Paul Costelloe’s “Beehives” Invite Back Big Hair
Paul Costelloe’s “Boulevard of Dreams” collection, presented on September 19, 2025, delivered a vibrant ode to femininity, freedom, and the effortless glamour of 1967. Inspired by Hollywood icon Sharon Tate’s enduring style, the collection reimagined the spirit of late sixties California, blending romance with sharp tailoring and bold silhouettes that evoked carefree confidence while showcasing Costelloe’s mastery of structure enhanced with whimsical touches of color and texture.
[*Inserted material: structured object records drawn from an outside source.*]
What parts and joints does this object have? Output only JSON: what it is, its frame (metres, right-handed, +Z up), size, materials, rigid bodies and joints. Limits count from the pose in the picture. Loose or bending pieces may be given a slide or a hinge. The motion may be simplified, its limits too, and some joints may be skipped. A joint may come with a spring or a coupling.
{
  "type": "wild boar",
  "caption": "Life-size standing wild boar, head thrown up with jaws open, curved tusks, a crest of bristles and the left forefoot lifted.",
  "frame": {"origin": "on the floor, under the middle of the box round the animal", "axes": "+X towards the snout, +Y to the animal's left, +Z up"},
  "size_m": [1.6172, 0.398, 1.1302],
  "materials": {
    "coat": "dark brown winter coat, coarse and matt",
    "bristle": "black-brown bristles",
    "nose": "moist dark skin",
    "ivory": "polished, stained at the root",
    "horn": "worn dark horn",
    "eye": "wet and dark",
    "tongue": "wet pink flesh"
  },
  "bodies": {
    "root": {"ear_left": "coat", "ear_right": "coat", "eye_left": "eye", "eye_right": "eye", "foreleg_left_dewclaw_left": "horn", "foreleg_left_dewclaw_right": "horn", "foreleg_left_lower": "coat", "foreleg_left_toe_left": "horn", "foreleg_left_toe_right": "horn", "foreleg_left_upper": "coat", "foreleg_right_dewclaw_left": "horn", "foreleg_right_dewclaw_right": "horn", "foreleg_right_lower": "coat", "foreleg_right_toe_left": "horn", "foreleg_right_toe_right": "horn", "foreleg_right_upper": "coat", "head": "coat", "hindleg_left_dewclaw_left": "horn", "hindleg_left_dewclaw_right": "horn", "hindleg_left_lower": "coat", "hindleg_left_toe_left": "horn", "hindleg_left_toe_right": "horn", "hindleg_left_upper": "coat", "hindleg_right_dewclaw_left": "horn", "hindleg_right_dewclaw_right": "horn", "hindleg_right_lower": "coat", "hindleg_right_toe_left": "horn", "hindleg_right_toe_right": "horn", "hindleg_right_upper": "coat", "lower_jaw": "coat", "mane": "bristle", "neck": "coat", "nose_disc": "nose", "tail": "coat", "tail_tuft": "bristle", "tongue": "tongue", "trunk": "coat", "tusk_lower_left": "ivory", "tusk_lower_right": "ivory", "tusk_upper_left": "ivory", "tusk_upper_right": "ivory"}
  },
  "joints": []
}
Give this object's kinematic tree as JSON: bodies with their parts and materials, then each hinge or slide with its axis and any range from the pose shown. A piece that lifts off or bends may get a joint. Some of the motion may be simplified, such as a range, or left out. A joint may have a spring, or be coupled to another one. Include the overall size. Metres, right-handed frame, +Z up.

The hair direction by Sakkas embraced towering beehives that captured the period’s dramatic glamour and confident femininity. The hero product, LABEL.M Fashion Edition Texturising Volume Spray, provided the essential foundation for creating these voluminous, structured styles that transported the runway back to the golden age of Hollywood, when hair was as much a statement of empowerment as the revolutionary fashion that accompanied it. Gen Z seems to also think that this hairstyle means a return to big hair with unapologetic volume. According to hairstylist Alisha Bennett, ““Brat girl beehives” defined the mood with bold, maximalist and attitude at the forefront.
Looking Ahead To Hair At Paris And Milan Fashion Weeks
With the remainder of fashion month still unfolding, London’s hair trends struck a compelling balance between effortless authenticity and polished sophistication. Natural, undone textures embraced a hint of strategic frizz, creating that coveted lived-in quality, while silky, high-shine finishes provided elegant contrast.
Francesco Aresco, seasoned hairdresser at CULt. Hair Salon anticipates this duality will intensify. “Looking ahead to Milan and Paris Fashion Weeks, I think we’ll see hair move even further towards contrasts,” he predicts. “The sleek, glossy finishes that have dominated this season won’t disappear, but I imagine they’ll be offset with much sharper shapes like strong bobs or cropped cuts that are decisive and modern.” He also forecasts an evolution in texture appreciation, with stylists increasingly embracing curls, coils, and what he terms “couture texture.”